If you already work with structured metrics and strategic reviews, this connects naturally with a stronger AI KPI review process and more visible operating systems built through AI dashboards. If the goal is broader strategic judgment, it should also feed into your approach to AI business decision-making. And if you want those insights to become repeatable operations rather than one-off analysis, they belong inside a stronger AI tool stack blueprint.
Public Data Sources That Matter
You do not need dozens of sources. You need a disciplined mix of demand signals, offer signals, trust signals, and structural signals.
Demand signals include search trends, review volume shifts, marketplace rankings, topic frequency, and region-specific interest.
Offer signals include pricing pages, bundle structures, guarantees, implementation models, package naming, SKU logic, feature hierarchy, and upsell design.
Trust signals include testimonials, case study specificity, policy transparency, support accessibility, comparison-page confidence, and documentation depth.
Structural signals include hiring pages, category expansion, partner ecosystems, public filings where available, operational disclosures, and business demography context.
A useful rule is this: the more expensive the strategic decision, the more you should rely on higher-rung signals from the Signal Ladder.
If you are adjusting ad copy, weaker signals may be enough. If you are redesigning pricing, entering a new segment, changing fulfillment logic, or repositioning the business, you need stronger signal quality and repeated evidence over time.
A Practical Workflow Example
Imagine a company selling B2B software to smaller service businesses. It wants to understand why one competitor is gaining traction without engaging in guesswork.
Step one: build a competitor set of eight to twelve companies. Split them into direct, adjacent, and aspirational groups. Direct competitors serve the same buyer. Adjacent competitors solve a neighboring problem. Aspirational competitors may be operating at a higher maturity level but reveal where the category could move.
Step two: define comparison fields. For example:
- Primary segment served
- Core promise
- Pricing structure
- Free trial or demo logic
- Onboarding complexity
- Number of feature clusters emphasized
- Review themes
- Support access model
- Documentation depth
- Recent product or messaging changes
Step three: collect public artifacts monthly. Save copies of homepage language, pricing tables, FAQ pages, help-center structure, featured integrations, customer reviews, and any visible product announcements or packaging shifts.
Step four: use AI to normalize observations. Convert messy notes into a consistent matrix. Ask the model to classify each observation using the Signal Ladder and highlight examples of Disclosure Delta.
Step five: compare over time. Where is Pattern Drift visible? Are multiple competitors simplifying pricing? Are more of them moving toward implementation support? Is the language shifting from “features” to “time-to-value”? Are case studies focusing on one vertical repeatedly?

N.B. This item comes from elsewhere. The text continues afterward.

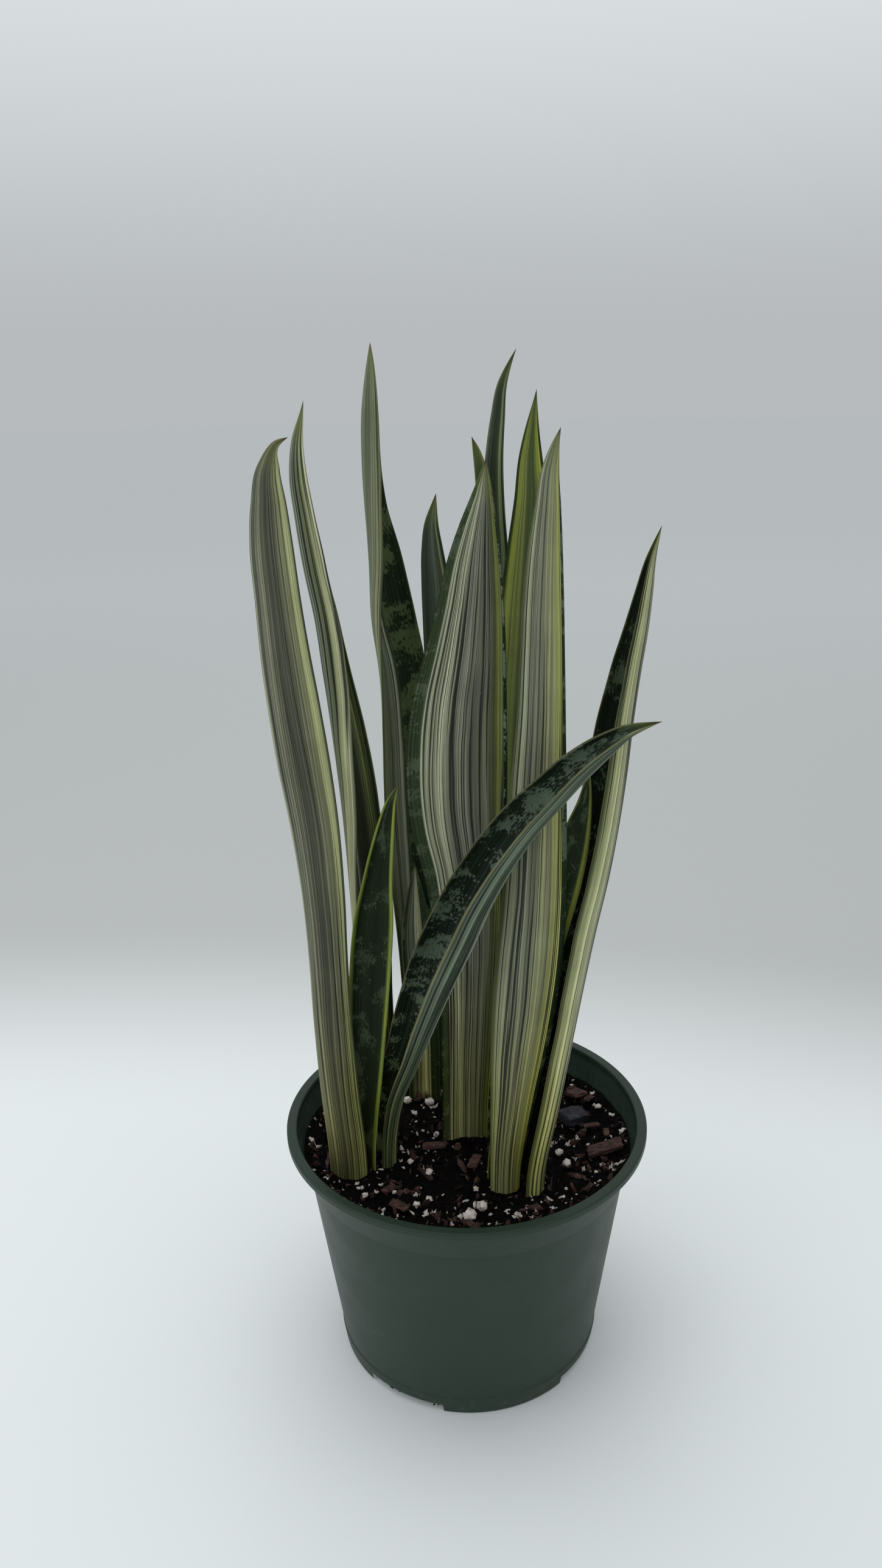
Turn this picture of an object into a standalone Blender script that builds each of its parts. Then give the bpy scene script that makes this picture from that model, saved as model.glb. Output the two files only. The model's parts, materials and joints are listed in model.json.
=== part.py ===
"""Potted snake plant: fourteen channelled leaves in a round plastic nursery pot of soil.

Metres, +Z up. The origin is on the pot's axis, on the flat underside that the pot stands on.
The front of the plant is towards -Y.
"""
import math
import random

import bmesh
import bpy
import numpy as np
from mathutils import Matrix, Vector
from mathutils.bvhtree import BVHTree

MM = 0.001

# Pot: a six-inch nursery pot with a collar, a lip and four drain notches at its foot.
RIM_RADIUS = 76.2 * MM
POT_HEIGHT = 106.5 * MM
BOTTOM_RADIUS = 55.4 * MM
WALL = 1.3 * MM
FLOOR = 1.6 * MM
LIP_WIDTH = 3.0 * MM
LIP_HEIGHT = 3.4 * MM
COLLAR_HEIGHT = 17.0 * MM
COLLAR_TAPER = 4.0 * MM
COLLAR_STEP = 1.4 * MM
FOOT_BAND = 8.0 * MM
FOOT_PROUD = 0.4 * MM
EDGE_BREAK = 0.5 * MM
NOTCH_ANGLE = 36.0
NOTCH_HEIGHT = 4.0 * MM
NOTCH_DEPTH = 7.0 * MM
NOTCH_AZIMUTHS = (-120.0, -30.0, 60.0, 150.0)
POT_STEPS = 48

# Soil: a plug that fills the pot to about the ledge inside the collar, and is banked up against
# the collar, most at the front.
CLEARANCE = 0.35 * MM
SOIL_STEPS = 40
SOIL_RINGS = 8
SOIL_CROWN = 1.6 * MM
SOIL_BANK = 7.0 * MM
SOIL_BANK_POWER = 6
SOIL_TILT = 3.0 * MM
SOIL_WAVE = 0.7 * MM
SOIL_WAVELENGTH = 62.0 * MM

# Leaves: how deep they stand in the soil, and how thick they are.
ROOT_DEPTH = 12.0 * MM
ROOT_NECK = 8.0 * MM
LEAF_THICKNESS = 2.4 * MM
LEAF_EDGE = 0.8 * MM
LEAF_ROWS = 15
LEAF_SEGMENTS = 6
TIP_CROWDING = 1.6

# Each clump of leaves stands where its shoot comes up, for a soil of this radius.
PLAN_RADIUS = 65.9 * MM
CLUMPS = {
    "left": (-42.0, -12.0),
    "centre": (0.0, 4.0),
    "right": (22.0, -32.0),
    "back_left": (-18.0, 38.0),
    "back_right": (12.0, 40.0),
}

# Each leaf is a course of stations from the soil to its tip. A station holds, in millimetres and
# degrees: height above the soil, x and y of the keel from the clump, width from edge to edge,
# direction that the channel opens (0 is +X, -90 is the front), and depth of the channel.
LEAVES = {
    "leaf_left_front": ("left", (0.17, 0.21, 0.15), (
        (0, -7, -11, 15, 90, 4),
        (56, -10, -12, 15, 90, 4),
        (108, -11, -13, 15, 90, 4),
        (144, -12, -14, 17, 90, 4),
        (174, -15, -15, 19, 90, 4),
        (238, -21, -16, 16, 90, 3),
        (273, -22, -17, 12, 90, 2),
        (286, -21, -17, 7, 90, 1),
        (292, -19, -17, 3, 90, 0.5),
        (295, -14, -17, 0, 90, 0),
    )),
    "leaf_left_folded": ("left", (0.25, 0.27, 0.19), (
        (0, 4, 21, 13, -50, 5),
        (60, 2, 17, 15, -48, 7),
        (128, 0, 12, 17, -40, 8),
        (153, -2, 11, 16, -30, 9),
        (176, -4, 10, 15, -22, 9),
        (199, -7, 9, 13, -8, 9),
        (221, -9, 9, 12, 4, 8),
        (264, -15, 8, 7, 10, 6),
        (290, -16, 8, 4, 10, 4),
        (306, -11, 8, 0, 10, 0),
    )),
    "leaf_left_short": ("left", (0.06, 0.12, 0.06), (
        (0, -2, -1, 11, -90, 4),
        (55, 2, -1, 14, -90, 4),
        (95, 5, -1, 16, -90, 4),
        (115, 7, -1, 15, -90, 4),
        (131, 9, -2, 11, -90, 4),
        (149, 12, -2, 7, -90, 3),
        (165, 16, -2, 2, -90, 1),
        (169, 18, -2, 0, -90, 0),
    )),
    "leaf_arching": ("left", (0.07, 0.12, 0.08), (
        (0, 11, 4, 12, 192, 6),
        (33, 15, 0, 14, 196, 8),
        (64, 25, -8, 16, 200, 11),
        (90, 33, -16, 17, 203, 13),
        (116, 43, -23, 17, 203, 14),
        (142, 53, -30, 15, 203, 12),
        (163, 64, -36, 13, 203, 10),
        (181, 77, -42, 10, 203, 8),
        (194, 88, -46, 7, 203, 6),
        (203, 98, -50, 3, 203, 2),
        (206, 106, -52, 0, 203, 0),
    )),
    "leaf_centre_wide": ("centre", (0.20, 0.23, 0.14), (
        (0, 0, 2, 20, -90, 4),
        (42, 1, 2, 22, -90, 4),
        (82, 2, 2, 25, -90, 4),
        (120, 1, 2, 31, -90, 5),
        (156, -2, 2, 39, -90, 5),
        (190, -1, 2, 37, -90, 5),
        (222, 3, 2, 28, -90, 4),
        (253, 6, 2, 18, -90, 3),
        (275, 9, 2, 6, -90, 1),
        (285, 10, 2, 0, -90, 0),
    )),
    "leaf_back_tallest": ("back_left", (0.22, 0.25, 0.17), (
        (0, -2, 8, 14, -70, 5),
        (60, -3, 8, 18, -68, 6),
        (146, -6, 8, 24, -65, 7),
        (194, -8, 9, 22, -58, 8),
        (217, -13, 9, 20, -45, 10),
        (239, -15, 9, 17, -30, 9),
        (261, -17, 9, 12, -10, 7),
        (303, -17, 9, 6, 5, 5),
        (320, -15, 9, 2, 5, 2),
        (326, -14, 9, 0, 5, 0),
    )),
    "leaf_back_short": ("back_left", (0.15, 0.19, 0.11), (
        (0, 0, -3, 14, -90, 3),
        (45, 0, -3, 13, -90, 3),
        (87, -2, -3, 12, -90, 3),
        (100, -2, -3, 8, -90, 2),
        (116, -2, -3, 0, -90, 0),
    )),
    "leaf_back_small": ("back_left", (0.21, 0.25, 0.17), (
        (0, 12, 12, 9, -90, 2),
        (110, 10, 13, 12, -90, 3),
        (210, 10, 14, 12, -90, 3),
        (235, 9, 14, 11, -90, 2),
        (258, 8, 14, 5, -90, 1),
        (269, 10, 15, 0, -90, 0),
    )),
    "leaf_back_slender": ("back_right", (0.24, 0.27, 0.18), (
        (0, 0, 8, 12, -90, 3),
        (120, 1, 11, 17, -90, 4),
        (238, 3, 13, 12, -90, 3),
        (280, 3, 13, 7, -90, 2),
        (300, 5, 14, 5, -90, 1),
        (312, 7, 14, 3, -90, 0.6),
        (323, 12, 14, 0, -90, 0),
    )),
    "leaf_back_hidden": ("back_right", (0.05, 0.09, 0.05), (
        (0, -7, -1, 9, -90, 2),
        (150, -4, 1, 12, -90, 3),
        (239, -2, 3, 8, -90, 2),
        (275, -2, 3, 5, -90, 1),
        (285, -4, 3, 3, -90, 0.6),
        (291, -6, 3, 0, -90, 0),
    )),
    "leaf_back_yellow": ("back_right", (0.30, 0.33, 0.13), (
        (0, 8, -5, 13, -90, 3),
        (120, 9, -3, 20, -90, 4),
        (200, 14, 0, 23, -90, 4),
        (238, 16, 1, 20, -90, 4),
        (264, 17, 2, 14, -90, 3),
        (289, 17, 3, 7, -90, 1),
        (299, 18, 3, 3, -90, 0.5),
        (308, 19, 3, 0, -90, 0),
    )),
    "leaf_right_front": ("right", (0.24, 0.27, 0.17), (
        (0, -7, 0, 12, 90, 4),
        (45, -4, -3, 18, 90, 4),
        (87, 0, -6, 25, 90, 5),
        (127, 3, -7, 24, 90, 5),
        (164, 4, -7, 21, 90, 4),
        (200, 5, -7, 17, 90, 4),
        (265, 6, -7, 10, 90, 2),
        (290, 8, -7, 3, 90, 1),
        (297, 10, -7, 0, 90, 0),
    )),
    "leaf_right_folded": ("right", (0.33, 0.34, 0.21), (
        (0, 7, 5, 12, 200, 9),
        (39, 13, 5, 15, 197, 10),
        (76, 19, 5, 17, 195, 10),
        (111, 25, 6, 18, 195, 11),
        (144, 31, 6, 18, 197, 11),
        (175, 35, 6, 17, 197, 10),
        (205, 38, 6, 14, 194, 8),
        (234, 42, 6, 8, 192, 5),
        (254, 44, 6, 3, 192, 2),
        (264, 46, 6, 0, 192, 0),
    )),
    "leaf_right_young": ("right", (0.06, 0.10, 0.06), (
        (0, -10, 11, 8, -90, 2),
        (59, 0, 8, 12, -90, 3),
        (114, 9, 5, 14, -90, 3),
        (134, 14, 3, 13, -90, 3),
        (151, 18, 3, 11, -90, 2),
        (169, 22, 3, 4, -90, 1),
        (181, 23, 3, 0, -90, 0),
    )),
}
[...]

Step six: make one concrete decision. For example, narrow the offer to one segment, simplify the plan structure, strengthen proof around one operational outcome, or create a comparison page that addresses the most repeated friction in the category.
That final step is where leverage appears. Research without action is just organized curiosity.
Mistakes to Avoid
Mistake one: copying the visible winner. The most visible competitor may be subsidized by brand, funding, partnerships, or legacy distribution you do not have. Blind imitation is not strategy.
Mistake two: trusting one source too much. Reviews can be biased. Social activity can be performative. Pricing pages can be incomplete. Marketplaces can distort demand. Triangulation matters.
Mistake three: optimizing for volume instead of decision quality. More documents do not guarantee better insight. A smaller set of well-chosen signals analyzed consistently usually beats large-scale noise collection.
Mistake four: ignoring legal and ethical boundaries. Competitor research should stay within lawful, ethical, public-data practices. Public information is valuable enough without moving into prohibited collection or misuse.
Mistake five: treating AI output as truth. AI is a pattern assistant, not an oracle. It can misread weak evidence, overgeneralize, or produce confident nonsense if your framework is vague.
Mistake six: not setting a decision cadence. Competitor research should feed a monthly or quarterly strategic review, not sit in a folder waiting to be forgotten.
From Research to Action
The practical purpose of AI competitor research is not to become better informed in the abstract. It is to improve business action in concrete ways.
That may mean:
- Refining positioning around a neglected segment
- Adjusting pricing architecture where the market is becoming confusing
- Improving trust signals where competitors are vague
- Reducing implementation friction where reviews keep surfacing the same pain
- Creating sharper comparison content
- Building a niche bundle instead of expanding into generic feature sprawl
- Entering a region or channel where demand is visible but messaging is weak
Competitive leverage is not built by knowing more random facts. It is built by making better asymmetric choices. Public data helps you see where asymmetry is possible.
One company notices that competitors are expanding feature breadth and decides to become the simplest specialist. Another notices that market trust is weak and overinvests in documentation, guarantees, and implementation proof. Another sees rising demand in one regional cluster and localizes the offer before larger competitors take it seriously.
Those are not cosmetic decisions. They reshape economics.
Conclusion
AI competitor research works when it stops being a surveillance habit and becomes a strategic system. Public data is not valuable because it is abundant. It is valuable because it reveals repeatable market signals when interpreted with discipline.
The Signal Ladder helps you separate shallow visibility from meaningful evidence. Disclosure Delta helps you detect the gap between story and business reality. Pattern Drift helps you see directional movement before the market turns it into consensus. And the Public-Data Edge Loop gives you a way to convert all of that into action.
That is the deeper point. Competitive advantage rarely comes from secret information. More often, it comes from seeing public information better than other people do, earlier than other people do, and acting on it with more coherence.
If you want AI competitor research to produce competitive leverage, do not aim for omniscience. Aim for structured interpretation. In most markets, that is enough to create an edge that competitors can see only after it starts working.